Неверными шагами она подходит к столу и наливает полный стакан воды.

— На, пей, — говорит она, входя к Рустамхану.

— Где же ты? — жалобно произносит он и приподнимается на локте. От боли его лицо искажается, но Пьяри не жалеет его. Жалкий, тощий пес с грязной, облезлой шкурой, он уже не скалит зубы, а только умильно виляет хвостом.

Напившись, Рустамхан бессильно валится на кровать.

Пьяри возвращается к себе и тоже ложится.

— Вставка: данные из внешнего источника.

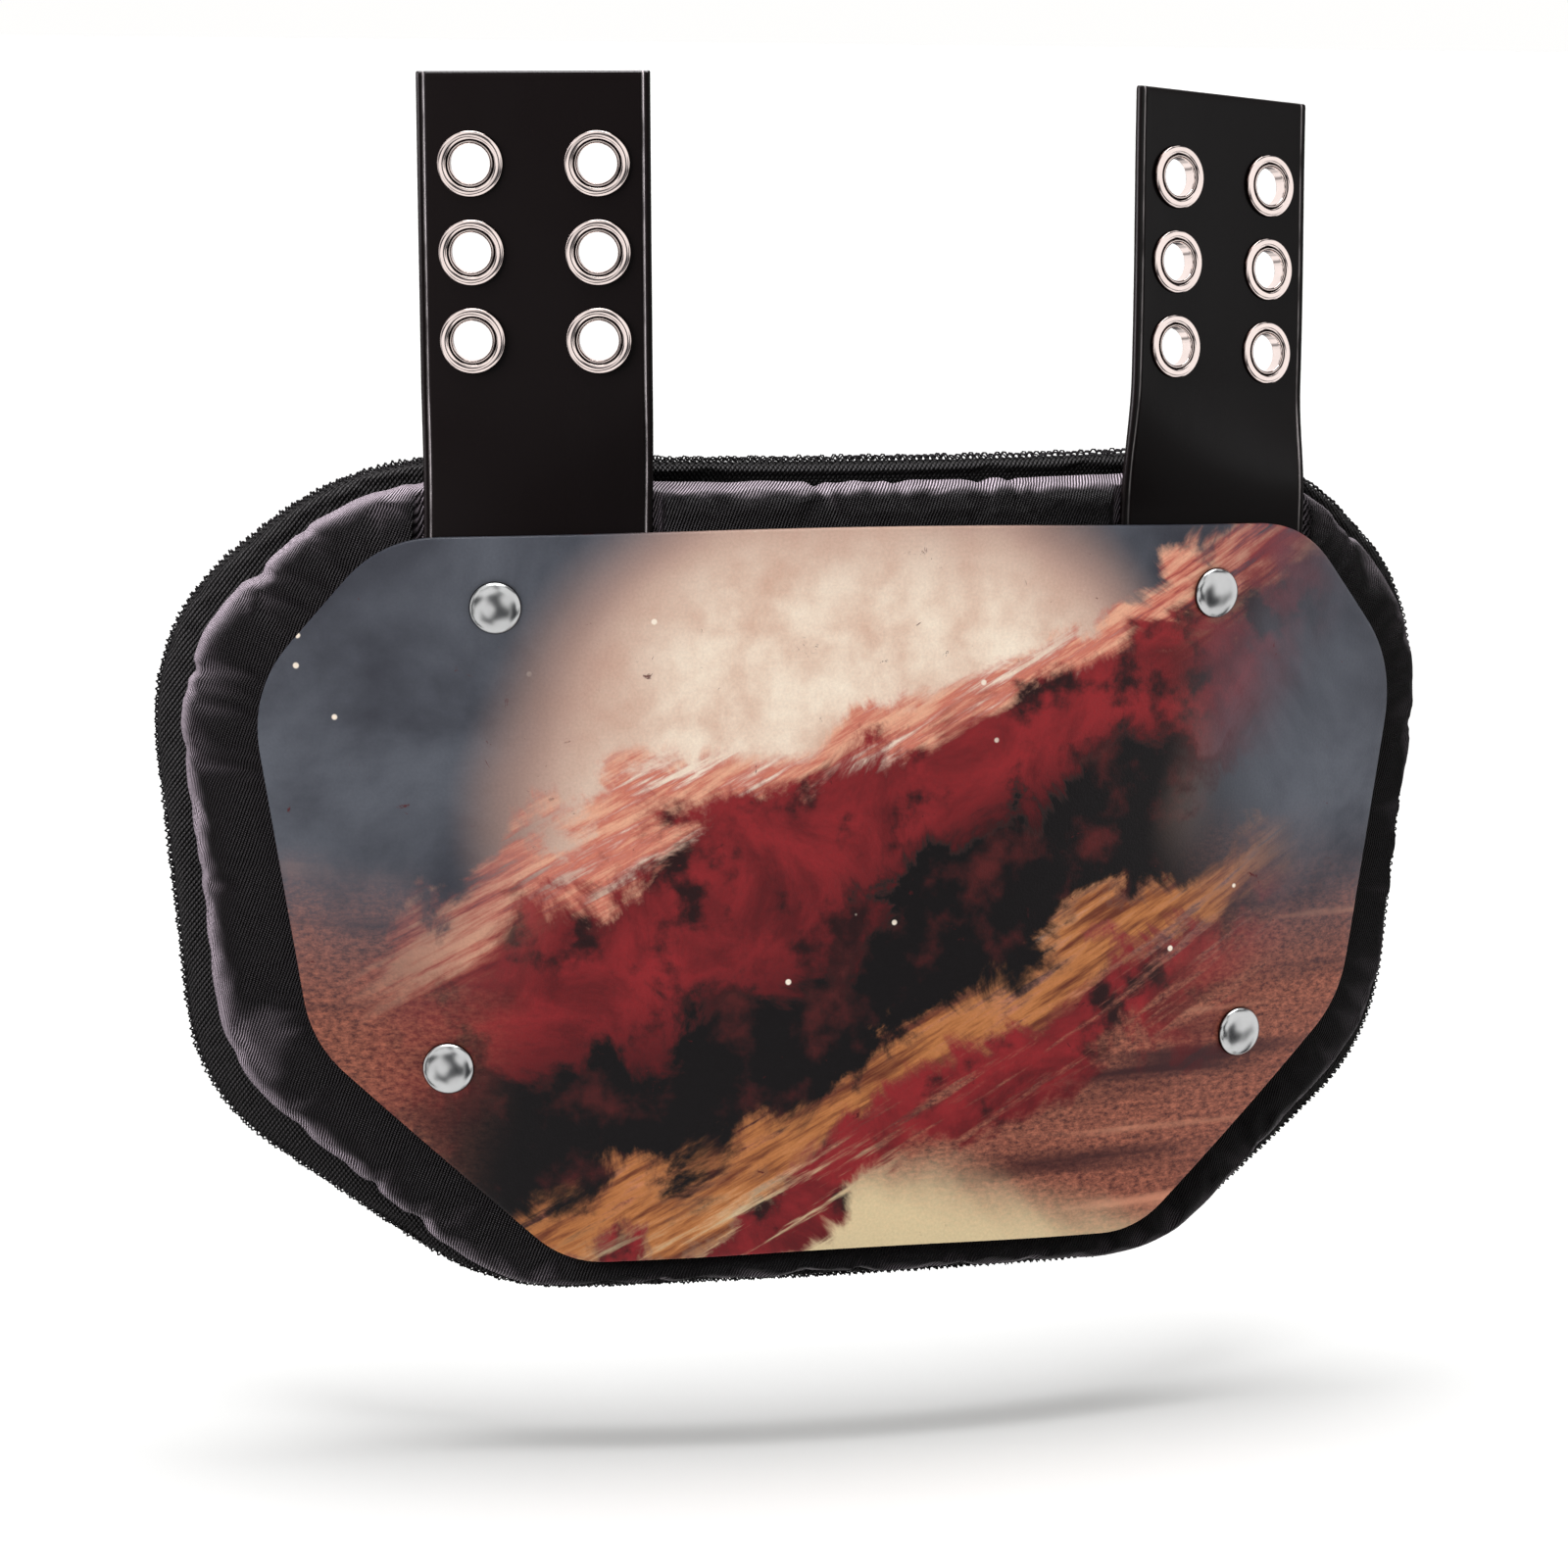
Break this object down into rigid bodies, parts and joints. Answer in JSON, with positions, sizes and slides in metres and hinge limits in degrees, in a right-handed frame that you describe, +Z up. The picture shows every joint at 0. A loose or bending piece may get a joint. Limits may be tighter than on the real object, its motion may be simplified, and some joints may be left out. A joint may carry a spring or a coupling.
{
  "type": "football back plate",
  "caption": "Curved printed plate riveted over a padded back, with two flat straps and eyelets that hang it from shoulder pads.",
  "frame": {"origin": "where the part hangs: midway between the two straps, level with the middle rows of eyelets, 15 mm behind the plate's foremost line", "axes": "+X to the right seen from the decorated face, +Y towards the wearer's back, +Z up"},
  "size_m": [0.3544, 0.0664, 0.3245],
  "materials": {
    "plate": "satin, printed, with a fine grain",
    "nylon": "fine ribbed nylon with a soft sheen",
    "mesh": "open knitted spacer mesh",
    "vinyl": "glossy coated strap",
    "metal": "polished"
  },
  "bodies": {
    "root": {"eyelet_left_1": "metal", "eyelet_left_2": "metal", "eyelet_left_3": "metal", "eyelet_left_4": "metal", "eyelet_left_5": "metal", "eyelet_left_6": "metal", "eyelet_right_1": "metal", "eyelet_right_2": "metal", "eyelet_right_3": "metal", "eyelet_right_4": "metal", "eyelet_right_5": "metal", "eyelet_right_6": "metal", "face_plate": "plate", "front_pad": "nylon", "mesh_pad": "mesh", "rivet_lower_left": "metal", "rivet_lower_right": "metal", "rivet_upper_left": "metal", "rivet_upper_right": "metal", "strap_left": "vinyl", "strap_right": "vinyl"}
  },
  "joints": []
}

Как она устала! Как кружится голова!

Пьяри плачет.

О чем?

Она и сама не знает; у нее такое чувство, будто ее столкнули в бездонную яму и теперь ей не выбраться оттуда. Она беспомощна! Из глаз, в которых еще недавно искрились радостные огни любви, льются слезы отчаяния. Внутренний голос нашептывает: «Поплачь, поплачь. Теперь не скоро придет твое время улыбаться!»

— Пьяри! — в который раз зовет Рустамхан.

Она затихает.

— Ты плачешь?

— Нет.

Пьяри вытирает слезы и покрасневшими глазами оглядывается вокруг. Нижняя губа ее дрожит, она пытается прикусить ее, чтобы унять дрожь.

— Чего это ты? — не унимается Рустамхан.

— Мне очень больно.

— Не плачь, Пьяри, все будет хорошо.

Какое сострадание! Где оно было у него раньше, когда Рустамхан был здоров? Сейчас это говорит жалкий нищий, сулящий богатство своему собрату.

— О, боже! — причитает он. — Эта женщина принадлежит к самой низшей касте, но такой ее сотворил Ты сам. Из-за меня она терпит эти муки. Избавь ее от них. Облегчи ее страдания! Она невиновна. — Рустамхан заливается слезами. — Как прекрасна эта женщина, которая молча переносит свои страдания! — голос его срывается.

Пьяри поражена. Неужели это животное тоже может стать человеком?

«До чего довела его болезнь, — думает Пьяри. — Только останется ли он таким, когда поправится?»

Пьяри ни во что не верит. Она прислушивается к его стенаниям и молитвам: что ни слово, то лицемерие.